JL: It's almost using silence like another instrument, to create that
space, and I just think people don't see it, but I mean, you
have to write in quiet as you write in other things--
DG: Yes.
JL: It's just that important.
DG: Absolutely. It's making those contrasts that really gives
something colour and spice.
["Time" continues at the first verse.]
JL: When Pink Floyd sets out to do an album, is it totally a
collective decision when you get even down as
far as packaging and so forth? And covers?

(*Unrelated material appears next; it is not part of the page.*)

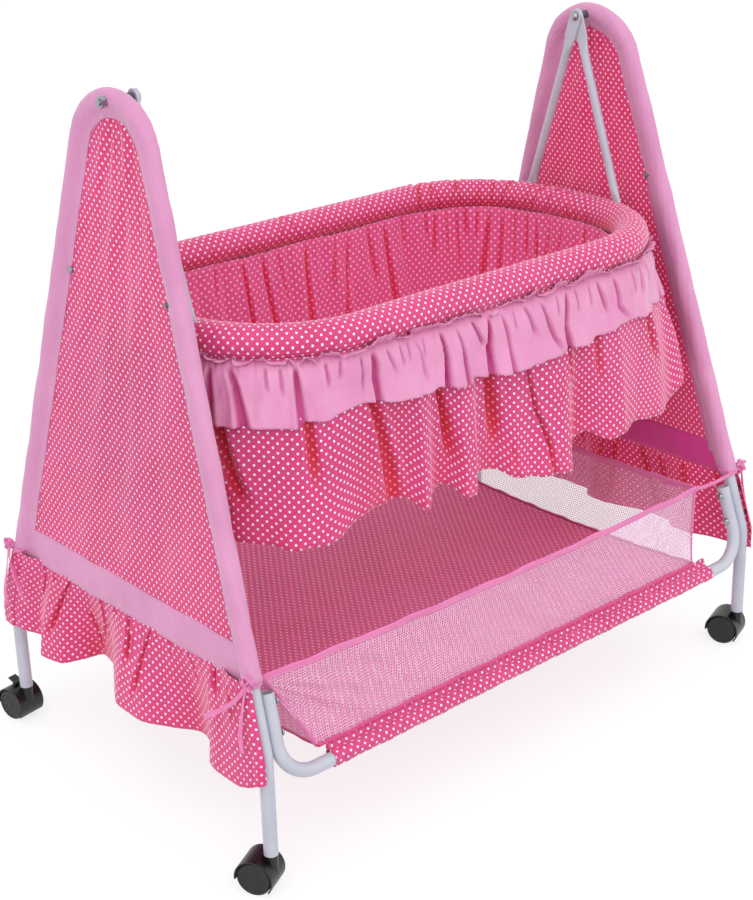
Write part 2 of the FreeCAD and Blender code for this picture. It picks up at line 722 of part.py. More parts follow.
def strip_edges(low, high, inset_out, inset_in=None):
    """A band across the frame, or with a second inset only a strip along the front leg."""
    corners = []
    for up in (low, high):
        outer = -inside_edge(up, inset_out)
        inner = -outer if inset_in is None else -inside_edge(up, inset_in)
        corners.append((outer, inner, up))
    (a, b, low_up), (c, d, high_up) = corners
    points = [V(a, low_up, 0), V(b, low_up, 0), V(d, high_up, 0), V(c, high_up, 0)]
    return [Part.LineSegment(points[i], points[(i + 1) % 4]) for i in range(4)]


def head_notches(side):
    """Room in the panel's edges for the heads of the joint bolts."""
    reach = size("cover_inward") + size("bolt_head_height") + 2 * GAP
    return [hole("head_notch", along_leg(side, end, JOINT_BOLT_HEIGHT), bolt_axis_joint(side, end),
                 "sizes.bolt_head", reach, 0) for end in ENDS.values()]


BAND_FOOT = up_frame(size("band_foot_height"))
BAND_TOP = up_frame(size("band_top_height"))
ZIP_TOP = up_frame(JOINT_HEIGHT)
zips = []
for side_name, side in SIDES.items():
    panel = flat_cloth("panel", None, side, panel_edges(), "sizes.cloth")
    keep(cut("notched_panel", panel, head_notches(side)), side_name + "_end_panel")
    flat_cloth("band", side_name + "_end_band", side, strip_edges(BAND_FOOT, BAND_TOP, INSET),
               "sizes.cloth")
    inward = (size("cloth") + size("zip_thickness")) / 2 + GAP
    zips.append(flat_cloth("zip", None, side,
                           strip_edges(BAND_TOP, ZIP_TOP, INSET, INSET + size("zip_width")),
                           "sizes.zip_thickness", inward))
    zips.append(flat_cloth("zip_pull", None, side,
                           strip_edges(BAND_TOP - size("pull_length"), BAND_TOP - GAP, INSET,
                                       INSET + size("pull_width")),
                           "sizes.zip_thickness", inward))
keep(group("zip_group", zips), "cover_zips")


# Gathered cloth. A fold line runs along a base curve as arcs that bulge out and in by
# turns; a loft from a shallow line to a deep one makes the hanging folds.


def fold_arcs(base, waves, depth, shift):
    """Arcs along base, a function of a share from 0 to 1 that gives a point and its outward way."""
    arcs = []
    steps = 2 * waves
    for i in range(steps):
        start, start_way = base(i / steps)
        middle, middle_way = base((i + 0.5) / steps)
        stop, stop_way = base((i + 1) / steps)
        bulge = depth if i % 2 == 0 else -depth
        arcs.append(Part.Arc(start + start_way * shift, middle + middle_way * (shift + bulge),
                             stop + stop_way * shift).toShape())
    return arcs


def folded_ring(top, foot, waves, top_depth, foot_depth):
    """A gathered skirt closed on itself, one cloth thick."""
    half_cloth = size("cloth") / 2
    shells = []
    for shift in (half_cloth, -half_cloth):
        wires = [Part.Wire(fold_arcs(base, waves, depth, shift))
                 for base, depth in ((foot, foot_depth), (top, top_depth))]
        shells.append(Part.makeLoft(wires, True, True))
    return shells[0].cut(shells[1])


def folded_strip(top, foot, waves, top_depth, foot_depth):
    """A gathered strip with two free ends."""
    half_cloth = size("cloth") / 2
    wires = []
    for base, depth in ((foot, foot_depth), (top, top_depth)):
        front = fold_arcs(base, waves, depth, half_cloth)
        back = fold_arcs(base, waves, depth, -half_cloth)
        close = [Part.LineSegment(front[0].Vertexes[0].Point, back[0].Vertexes[0].Point).toShape(),
                 Part.LineSegment(front[-1].Vertexes[-1].Point, back[-1].Vertexes[-1].Point).toShape()]
        wires.append(Part.Wire(Part.__sortEdges__(front + back + close)))
    return Part.makeLoft(wires, True, True)


def frill_line(side, height, half_width, out_middle, out_side):
    """The end frill's base line at a height: it swells outwards where it passes the legs."""
    def base(share):
        y = half_width * (2 * share - 1)
        swell = (2 * share - 1) ** 2
        x = frame_x(height) + out_middle + (out_side - out_middle) * swell
        return V(side * x, y, height), X * side
    return base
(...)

DG: Usually it is a collective decision, yes. And, well, we all have
to agree on something there. Usually the guys who make covers
for us come up with ideas and we say "yea" or "nay" and we put
in opinions. Now this particular album you've got there,
Animals, is--Roger had that idea, had that specific idea and
wanted to do it. I'd say that's slightly different from the
usual.
JL: I mean it's like you're picking up an entire work. It's like
you're just--you really get a feeling for what you're going to
hear--
DG: Yes, and we do try, and the people who usually do the covers do
try to connect the whole thing together very closely. When we
got the cover for Dark Side of the Moon, when we first got the
prints up and decided, we looked at that and we thought that
was really going to put the whole thing together as a unit,
and we were really pleased with it.
["Time" continues, seguing to "Breathe" which Ladd speaks over.]
JL: I hope you've enjoyed meeting David Gilmour, and that you'll join
us next week, same time and same frequency for part two of our
exclusive four-part Innerview of Pink Floyd. I'm Jim Ladd.